┏━━

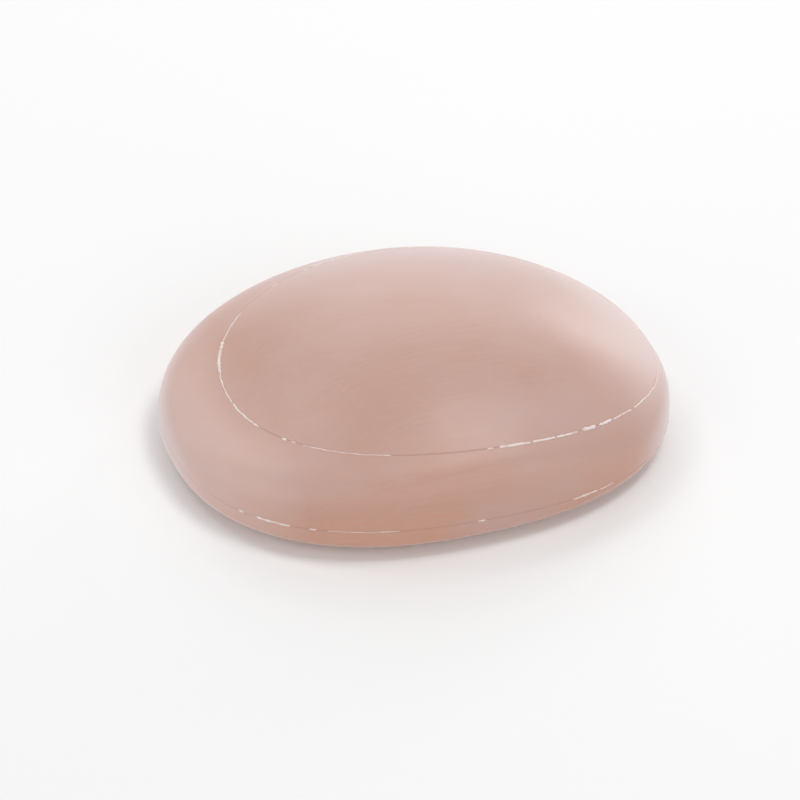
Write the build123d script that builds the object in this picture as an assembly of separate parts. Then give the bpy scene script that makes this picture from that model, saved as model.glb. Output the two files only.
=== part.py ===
from build123d import *
import math
import os

# A bar of toilet soap, pressed in one piece: a smooth pebble with a shallow domed cap.
# Its widest level, the belly, lies low.  Below it the skin rolls under to the flat face that
# the bar rests on.  Above it the band rises almost upright, then turns in over a soft
# shoulder to the upper die line, which bounds the cap.  The cap is pressed a little towards
# one end and dips towards it.  The thin flash on the die lines isn't part of this solid.
#
# Frame: the origin is at the middle of the bar's footprint on the surface under it, +X runs
# along the bar to the end that the cap leans to, +Y across it and +Z up.
# Lengths are in millimetres.

# ---- overall size ----
length = 90.0
width = 70.0
belly_height = 3.8  # above the resting face
crown_height = 24.5  # above the resting face, at the middle of the cap

# ---- the upper die line ----
line_height = 14.5  # above the resting face, as a mean round the line
line_saddle = 2.2  # the line runs this much lower at the two ends and higher at the two sides
line_dip = 2.5  # the line and the cap are lower by this at the +X end, and higher at the other
line_end_inset = 5.9  # inside the belly's outline, at the ends
line_side_inset = 5.2  # inside the belly's outline, at the sides
cap_slide = 4.3  # the middle of the cap lies this far from the middle of the bar, along +X

# ---- roundness ----
belly_squareness = 2.33  # 2 is an ellipse, and a larger power gives a squarer oval
line_squareness = 2.12
belly_pull = 0.78  # share of the line's height that the band keeps to the upright
shoulder_pull = 0.54  # share of the inset over which the shoulder keeps the cap's slope
underside_inset = 12.0  # the roll under the belly is a quarter ellipse that runs in this far
resting_turn = 15.0  # degrees of that quarter ellipse that the flat resting face cuts off

# ---- fineness of the level lines that the skin is drawn over ----
outline_points = 36
underside_levels = 8
band_levels = 12
cap_levels = 10
crown_share = 0.04  # the skin closes in a flat spot this share of the cap's own length

half_length = length / 2
half_width = width / 2


def oval(squareness, angle):
    """Unit oval at an angle: a circle swelled towards its four corners by the squareness."""
    along = math.cos(angle)
    across = math.sin(angle)
    swell = (abs(along) ** squareness + abs(across) ** squareness) ** (-1 / squareness)
    return swell * along, swell * across


def underside_point(angle, share):
    """Point on the roll under the belly: share 0 is the resting face, 1 the belly."""
    along, across = oval(belly_squareness, angle)
    turn = math.radians(resting_turn + share * (90 - resting_turn))
    inset = underside_inset * (1 - math.sin(turn))
    height = belly_height * (1 - math.cos(turn) / math.cos(math.radians(resting_turn)))
    return Vector((half_length - inset) * along, (half_width - inset) * across, height)


def cap_point(angle, share):
    """Point on the cap: share 0 is its middle, 1 the upper die line."""
    along, across = oval(line_squareness, angle)
    fall = (crown_height - line_height + line_saddle * math.cos(2 * angle)) * share**2
    height = crown_height - fall - line_dip * share * along
    x = cap_slide + share * (half_length - line_end_inset) * along
    y = share * (half_width - line_side_inset) * across
    return Vector(x, y, height)


def cap_slope(angle):
    """Direction in which the cap runs out over the die line, for one millimetre outwards."""
    along, across = oval(line_squareness, angle)
    x = (half_length - line_end_inset) * along
    y = (half_width - line_side_inset) * across
    fall = 2 * (crown_height - line_height + line_saddle * math.cos(2 * angle))
    reach = math.hypot(x, y)
    return Vector(x / reach, y / reach, -(fall + line_dip * along) / reach)


def band_point(angle, share):
    """Point on the band, a cubic curve from the belly at share 0 to the die line at 1."""
    along, across = oval(belly_squareness, angle)
    belly = Vector(half_length * along, half_width * across, belly_height)
    line = cap_point(angle, 1)
    inset = math.hypot(line.X - belly.X, line.Y - belly.Y)
    upright = belly + Vector(0, 0, belly_pull * (line.Z - belly_height))
    shoulder = line + cap_slope(angle) * (shoulder_pull * inset)
    rest = 1 - share
    lower = belly * rest**3 + upright * (3 * rest**2 * share)
    return lower + shoulder * (3 * rest * share**2) + line * share**3


def crown_point(angle, share):
    """Point on the flat spot at the middle of the cap, which lies in the cap's own slope."""
    on_cap = cap_point(angle, share)
    along = oval(line_squareness, angle)[0]
    height = crown_height - (crown_height - line_height) * share**2 - line_dip * share * along
    return Vector(on_cap.X, on_cap.Y, height)


def level_line(point_at, share):
    """One closed line round the bar, through points at even angles."""
    steps = [index / outline_points for index in range(outline_points + 1)]
    points = [point_at(2 * math.pi * step, share) for step in steps[:-1]]
    return Wire([Edge.make_spline(points, periodic=True, parameters=steps)])


def make_bar():
    """The bar's skin drawn over its level lines, from the resting face to the crown."""
    lines = [level_line(underside_point, step / underside_levels) for step in range(underside_levels)]
    lines += [level_line(band_point, step / band_levels) for step in range(band_levels)]
    for step in range(cap_levels):
        lines.append(level_line(cap_point, 1 - (1 - crown_share) * step / cap_levels))
    lines.append(level_line(crown_point, crown_share))
    return Solid.make_loft(lines)


soap_bar = make_bar()
os.makedirs("parts", exist_ok=True)
export_step(soap_bar, "parts/soap_bar.step")
print("volume in cubic centimetres", round(soap_bar.volume / 1000, 2))
print("box", soap_bar.bounding_box())
print("valid", soap_bar.is_valid)
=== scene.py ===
# %% [markdown]
# # A bar of toilet soap
#
# The object is one pressed piece: a low, smooth pebble with a shallow domed cap, and the thin pale
# flash that the dies leave where they meet.  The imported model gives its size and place.  This
# lesson gives it its skin: the same pebble on a finer mesh, two ragged beads of flash, and a waxy,
# slightly streaked finish.

import math

import bpy
import numpy as np
from mathutils import Matrix, Vector


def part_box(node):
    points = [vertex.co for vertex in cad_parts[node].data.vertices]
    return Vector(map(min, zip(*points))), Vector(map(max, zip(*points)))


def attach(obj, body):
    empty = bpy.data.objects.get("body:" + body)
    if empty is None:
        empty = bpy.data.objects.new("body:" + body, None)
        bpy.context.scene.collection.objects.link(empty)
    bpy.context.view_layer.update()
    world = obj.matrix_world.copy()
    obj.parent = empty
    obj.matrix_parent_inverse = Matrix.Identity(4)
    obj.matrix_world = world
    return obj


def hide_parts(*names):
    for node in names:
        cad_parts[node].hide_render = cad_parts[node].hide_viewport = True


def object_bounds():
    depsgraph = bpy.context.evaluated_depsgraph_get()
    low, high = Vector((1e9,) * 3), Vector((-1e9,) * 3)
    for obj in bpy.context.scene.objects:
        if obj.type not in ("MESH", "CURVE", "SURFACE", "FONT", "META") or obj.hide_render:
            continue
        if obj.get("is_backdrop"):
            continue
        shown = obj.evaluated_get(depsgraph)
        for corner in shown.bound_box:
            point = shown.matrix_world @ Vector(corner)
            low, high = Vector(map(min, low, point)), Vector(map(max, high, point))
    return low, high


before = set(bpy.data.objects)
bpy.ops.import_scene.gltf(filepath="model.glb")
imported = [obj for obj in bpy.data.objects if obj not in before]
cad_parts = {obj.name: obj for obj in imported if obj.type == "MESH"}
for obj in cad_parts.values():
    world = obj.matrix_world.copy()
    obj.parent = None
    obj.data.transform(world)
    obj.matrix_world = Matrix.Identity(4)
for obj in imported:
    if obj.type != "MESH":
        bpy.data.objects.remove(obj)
cad_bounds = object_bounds()
low_corner, high_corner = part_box("soap_bar")
print("the bar lies between", tuple(low_corner), "and", tuple(high_corner))

# %% [markdown]
# ## Sizes of the pebble
#
# The length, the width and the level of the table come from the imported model's box.  The other
# sizes are those of the pressed form, in millimetres.  The belly is the widest level and lies low.
# The upper die line bounds the cap, which is pressed a little towards one end and dips towards it.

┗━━

> Written request:
Begin at the line containing "soap_bar = make_bar()", end at the line containing "# slightly streaked finish.", and reproduce every line in that range exactly, both ends included.

> Worked answer:
soap_bar = make_bar()
os.makedirs("parts", exist_ok=True)
export_step(soap_bar, "parts/soap_bar.step")
print("volume in cubic centimetres", round(soap_bar.volume / 1000, 2))
print("box", soap_bar.bounding_box())
print("valid", soap_bar.is_valid)
=== scene.py ===
# %% [markdown]
# # A bar of toilet soap
#
# The object is one pressed piece: a low, smooth pebble with a shallow domed cap, and the thin pale
# flash that the dies leave where they meet.  The imported model gives its size and place.  This
# lesson gives it its skin: the same pebble on a finer mesh, two ragged beads of flash, and a waxy,
# slightly streaked finish.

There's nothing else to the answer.